Is it any wonder that the apostles used this word frequently? “Rejoice in the Lord always; again I will say, rejoice!” But this rejoicing can only come from having a personal relationship with the God who gave them time and time again sustenance in spite of their shortcomings. The God who gave them, and to us, the promise of a Redeemer, Yeshua haMoshiach, who came and gave the ultimate gift, His life, for our shortcomings. Thus, an appropriate response for all the blessings that God bestows upon them, and upon us, is not to appear before the LORD empty-handed (Devarim 16:16).

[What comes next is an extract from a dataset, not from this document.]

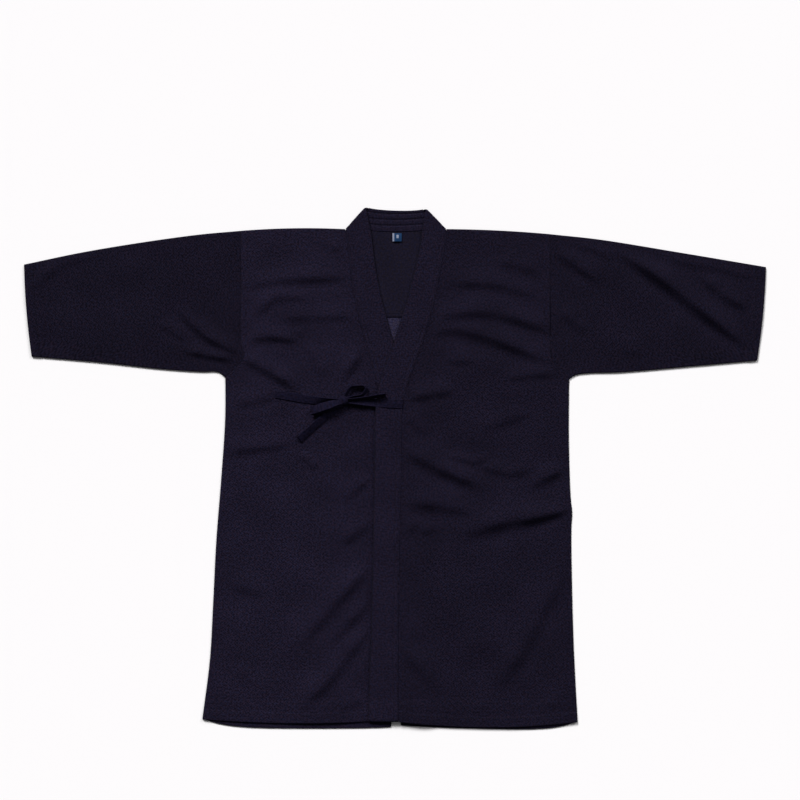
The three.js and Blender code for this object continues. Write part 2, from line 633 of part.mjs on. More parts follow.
// The band down a front. At its top it turns down over the end of the band behind the neck.
const BAND_TURN = [
  { outerInset: 0, outerDrop: ALL_THE_WAY, innerInset: BAND, innerDrop: ALL_THE_WAY },
  { outerInset: 0, outerDrop: 2.6, innerInset: BAND, innerDrop: 1.2 },
  { outerInset: 1.2, outerDrop: 0.6, innerInset: BAND + 0.8, innerDrop: 0.4 },
];
const BAND_TURN_START = 0.1; // the turn stays clear of the shoulder by this share of the fold
const BAND_FIRST_ROW = 0.16; // the band is level from here on, counted in rows from the fold
function collarFront(cut, lift) {
  const bandRow = (place) => {
    const seam = pointOn(cut.seamLine, place);
    const free = pointOn(cut.freeLine, place);
    return BAND_SECTION.map(({ across, under, top }) => {
      const at = seam.clone().lerp(free, across);
      const base = frontBase(at.y) + lift(at.x, at.y);
      return { outer: at.clone().setZ(base + BAND * top), inner: at.clone().setZ(base + BAND * under) };
    });
  };
  const foldRun = cut.freeLine[0].clone().sub(cut.seamLine[0]).normalize();
  const inwards = level(-cut.out * foldRun.y, cut.out * foldRun.x);
  const turns = BAND_TURN.map(({ outerInset, outerDrop, innerInset, innerDrop }) => {
    const edge = bandRow(0);
    return edge.map(({ outer, inner }, column) => {
      const across = mix(BAND_TURN_START, 1, BAND_SECTION[column].across);
      const at = cut.seamLine[0].clone().lerp(cut.freeLine[0], across);
      const dropped = (z, drop) => Math.max(z - drop, SIDE_CLEAR);
      return {
        outer: at.clone().addScaledVector(inwards, outerInset).setZ(dropped(outer.z, outerDrop)),
        inner: at.clone().addScaledVector(inwards, innerInset).setZ(dropped(inner.z, innerDrop)),
      };
    });
  });
  const rows = [];
  for (let place = 0; place <= ROWS; place++) rows.push(bandRow(place || BAND_FIRST_ROW));
  return wallGeometry([...turns, ...rows]);
}

// The band behind the neck, seen from its inner side, stitched in rows.
const NECK_COLUMNS = 10;
function collarNeck() {
  const { left, right } = SIDES;
  const cornerInset = BAND + SEAM_GAP + 0.3;
  const rows = [];
  NECK_STITCH_LINES.forEach((line, i) => {
    const next = NECK_STITCH_LINES[i + 1];
    const between = next === undefined ? [] : NECK_GROOVE_SIDES.map((side) => mix(line, next, side));
    const shares = [line, ...between];
    const inside = i > 0 && next !== undefined;
    for (const share of shares) rows.push({ share, groove: inside && share === line });
  });
  const grid = rows.map(({ share, groove }) => {
    const ends = [right, left].map((cut) => {
      const low = level(cut.shoulder.neckX, cut.shoulder.neckY);
      return low.lerp(level(cut.bandTop.x, cut.bandTop.y), share).x - cut.out * cornerInset * NECK_END_SLANT;
    });
    const topEdge = (x) => {
      const across = (x - right.bandTop.x) / (left.bandTop.x - right.bandTop.x);
      const sag = COLLAR_SAG * Math.sqrt(Math.max(0, bulge(across)));
      return mix(right.bandTop.y, left.bandTop.y, across) - sag;
    };
    return [...Array(NECK_COLUMNS + 1).keys()].map((column) => {
      const x = mix(ends[0], ends[1], column / NECK_COLUMNS);
      const cut = x > CENTRE_X ? left : right;
      const neckShare = (x - cut.shoulder.neckX) / (CENTRE_X - cut.shoulder.neckX);
      const lowY = neckCurve(cut, THREE.MathUtils.clamp(neckShare, 0, 1)).y + SEAM_GAP;
      const y = mix(lowY, Math.max(topEdge(x) - NECK_EDGE_DROP, lowY + NECK_MIN_WIDTH), share);
      const edge = share === 0 || share === 1 ? NECK_EDGE_DROP : 0;
      const top = BAND - (groove ? NECK_GROOVE : 0) - edge;
      return { outer: level(x, y, top), inner: level(x, y, 0) };
    });
  });
  return wallGeometry(grid);
}

// The lining of the upper back, between the back and the fronts.
const LINING_COLUMNS = 18;
function backLining() {
  const xFrom = SIDES.right.armholeLine[0].x + 2 * SEAM_GAP;
  const xTo = SIDES.left.armholeLine[0].x - 2 * SEAM_GAP;
  const topAt = (x) => {
    const cut = x > CENTRE_X ? SIDES.left : SIDES.right;
    const pastNeck = (x - cut.shoulder.neckX) / (cut.armholeLine[0].x - cut.shoulder.neckX);
    const shoulder = mix(cut.shoulder.neckY, cut.armholeLine[0].y, pastNeck);
    if (pastNeck > 0) return shoulder - FOLD_INSET - SEAM_GAP;
    const neckShare = (x - cut.shoulder.neckX) / (CENTRE_X - cut.shoulder.neckX);
    return neckCurve(cut, Math.min(1, neckShare)).y - FOLD_INSET * (1 - smooth(0, 0.3, neckShare));
  };
  const grid = [0, 0.5, 1].map((down) =>
    [...Array(LINING_COLUMNS + 1).keys()].map((column) => {
      const x = mix(xFrom, xTo, column / LINING_COLUMNS);
      const at = level(x, mix(topAt(x), LINING_EDGE, down));
      return { outer: at.clone().setZ(OVER_BACK + LINING), inner: at.clone().setZ(OVER_BACK) };
    }),
  );
  return wallGeometry(grid);
}

function sizeLabel() {
  const z = OVER_BACK + OVER_LINING;
  const grid = [0, 0.35, 1].map((down) =>
    [-0.5, 0.5].map((side) => {
      const curled = z + LABEL.curl * bulge(down * LABEL.curlShare);
      const y = LABEL.top - down * LABEL.height;
      const at = level(LABEL.x + side * LABEL.width, y, curled);
      return { outer: at.clone().setZ(at.z + LABEL.thick), inner: at };
    }),
  );
  return wallGeometry(grid);
}

// Top of what the tie lies on: the right front, and from the free edge of the left band that band.
const BAND_CLIMB = 9; // the tape starts to climb this far before the band's edge
function clothTop(x, y) {
  const front = frontBase(y) + foldHeight(x, y) + CLOTH;
  const band = frontBase(y) + overlapLift(x, y) + BAND;
  return mix(front, band, smooth(-BAND_CLIMB, 0, x - columnAtHeight(SIDES.left.freeLine, y, "x")));
}

// A stretch of tape along a smooth line through the rows of its table.
function tapeGeometry(rows) {
  const first = level(rows[0].x, rows[0].y);
  const places = rows.map((row) => level(row.x, row.y));
  const far = places.sort((a, b) => b.distanceTo(first) - a.distanceTo(first))[0];
  const side = level(first.y - far.y, far.x - first.x).normalize();
  if (side.y < 0) side.negate();
  const centres = rows.map((row) => {
    const lean = THREE.MathUtils.degToRad(row.lean);
    const half = (row.wide * TAPE.width) / 2;
    const under = [-1, 0, 1].map((end) => {
      const at = level(row.x, row.y).addScaledVector(side, end * half * Math.cos(lean));
      return clothTop(at.x, at.y) + end * half * Math.sin(lean) * -1;
    });
    const rest = SEAM_GAP + (Math.cos(lean) * TAPE.thick) / 2;
    return level(row.x, row.y, Math.max(...under) + rest + row.lift);
  });
  const line = new THREE.CatmullRomCurve3(centres, false, "centripetal");
  const steps = TAPE.steps * (rows.length - 1);
  const rings = [...Array(steps + 1).keys()].map((step) => {
    const share = step / steps;
    const tangent = line.getTangent(share);
    const lean = THREE.MathUtils.degToRad(columnAt(rows, share, "lean"));
    const wide = side.clone().multiplyScalar(Math.cos(lean)).setZ(Math.sin(lean));
    wide.addScaledVector(tangent, -wide.dot(tangent)).normalize();
    const thick = tangent.clone().cross(wide);
    const half = (columnAt(rows, share, "wide") * TAPE.width) / 2;
    return TAPE_SECTION.map(({ across, through }) => {
      const point = line.getPoint(share).addScaledVector(wide, across * half);
      return point.addScaledVector(thick, (through * TAPE.thick) / 2);
    });
  });
  return ringGeometry(rings);
}

// The knot, a squashed lump that the tapes run into. Their ends are cut off at its surface.
function knotGeometry(grown) {
  const ball = new THREE.SphereGeometry(1, 20, 12);
  ball.scale(KNOT.long / 2 + grown, KNOT.wide / 2 + grown, KNOT.high / 2 + grown);
  ball.rotateZ(KNOT.turn);
  return ball.translate(KNOT.x, KNOT.y, clothTop(KNOT.x, KNOT.y) + SEAM_GAP + KNOT.high / 2);
}

const wasm = await Module();
wasm.setup();
function solidOf(geometry) {
  const bare = new THREE.BufferGeometry();
  bare.setAttribute("position", geometry.getAttribute("position")).setIndex(geometry.getIndex());
  const merged = mergeVertices(bare, 1e-4);
  const mesh = { numProp: 3, vertProperties: merged.attributes.position.array };
  return new wasm.Manifold(new wasm.Mesh({ ...mesh, triVerts: new Uint32Array(merged.index.array) }));
}
function cutAtKnot(geometry) {
  const cut = solidOf(geometry).subtract(solidOf(knotGeometry(SEAM_GAP))).getMesh();
  return closedGeometry([...cut.vertProperties], [...cut.triVerts]);
}

const group = new THREE.Group();
function add(name, geometry, cloth) {
  const mesh = new THREE.Mesh(geometry, cloth);
  mesh.name = name;
  group.add(mesh);
}

add("body_right", bodyHalf(SIDES.right, noLift), jersey);
add("body_left", bodyHalf(SIDES.left, overlapLift), jersey);
add("sleeve_right", sleeve(SIDES.right), jersey);
add("sleeve_left", sleeve(SIDES.left), jersey);
add("collar_neck", collarNeck(), jersey);
add("collar_right", collarFront(SIDES.right, noLift), jersey);
add("collar_left", collarFront(SIDES.left, overlapLift), jersey);
add("back_lining", backLining(), lining);
add("size_label", sizeLabel(), labelCloth);
add("bow_knot", knotGeometry(0), tape);
for (const [name, rows] of Object.entries(TAPES)) add(name, cutAtKnot(tapeGeometry(rows)), tape);

export default group;
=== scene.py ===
# Jersey jacket for sword training, laid flat on its back with its front upwards and its tie bowed.
# Metres, +Z up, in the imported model's frame. The tables below are in millimetres: X runs across the
# sleeves, Y towards the collar. Left and right are the wearer's, and the left front lies on top.
import math

import bpy
import numpy as np
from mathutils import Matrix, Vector
from mathutils.bvhtree import BVHTree


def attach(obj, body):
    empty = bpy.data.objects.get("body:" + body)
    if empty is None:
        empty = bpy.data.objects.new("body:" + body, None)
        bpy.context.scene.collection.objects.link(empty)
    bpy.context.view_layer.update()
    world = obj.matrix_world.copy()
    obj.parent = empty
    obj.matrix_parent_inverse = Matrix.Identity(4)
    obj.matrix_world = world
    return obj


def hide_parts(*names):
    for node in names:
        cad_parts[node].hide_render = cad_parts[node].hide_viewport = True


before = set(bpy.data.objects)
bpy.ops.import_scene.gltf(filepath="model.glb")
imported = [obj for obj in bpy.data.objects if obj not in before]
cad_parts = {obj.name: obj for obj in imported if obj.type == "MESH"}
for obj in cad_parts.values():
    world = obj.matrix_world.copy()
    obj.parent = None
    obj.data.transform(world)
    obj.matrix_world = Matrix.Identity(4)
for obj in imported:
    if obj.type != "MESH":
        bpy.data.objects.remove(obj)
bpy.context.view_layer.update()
mm = 0.001

# Camera: straight above the cloth, at the photo's own framing.
photoFrame = {"x": 0.0089, "y": 0.1209, "width": 1.4224, "clothHeight": 0.005, "lens": 85, "sensor": 36}


def addCamera():
    away = photoFrame["width"] * photoFrame["lens"] / photoFrame["sensor"]
    place = (photoFrame["x"], photoFrame["y"], photoFrame["clothHeight"] + away)
    bpy.ops.object.camera_add(location=place, rotation=(0, 0, 0))
    camera = bpy.context.object
    camera.name = "camera"
    camera.data.lens = photoFrame["lens"]
    camera.data.sensor_width = photoFrame["sensor"]
    camera.data.clip_end = 50
    bpy.context.scene.camera = camera


addCamera()
print("camera placed")

# What the cloth is, in mm. shell is the drawn thickness: each layer keeps a little air under it.
cloth = {
    "wall": 1.5,
    "shell": 1.05,
    "lining": 1.0,
    "band": 3.0,
    "gap": 0.3,
    "centreGap": 0.02,
    "hemRise": 0.9,
    "bodyHem": 17,
    "cuffHem": 18,
    "fold": 2.2,
    "loft": 1.0,
    "clearOfFloor": 0.25,
}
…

Let us rejoice in obeying God’s commandments and let us bring before the LORD our freewill offerings and our tithes into the “storehouse,” the congregation, and "see" how God will pour out His blessings. ”’Bring the whole tithe into the store-house, that there may be food in My House, and test Me now in this,’ says the LORD Tzevaot, ‘if I will not open you the windows of heaven and pour you out a blessing that there shall not be room enough for.’” Malachi 3:10

Shabbat joy, peace, and blessings! Shabbat Shalom!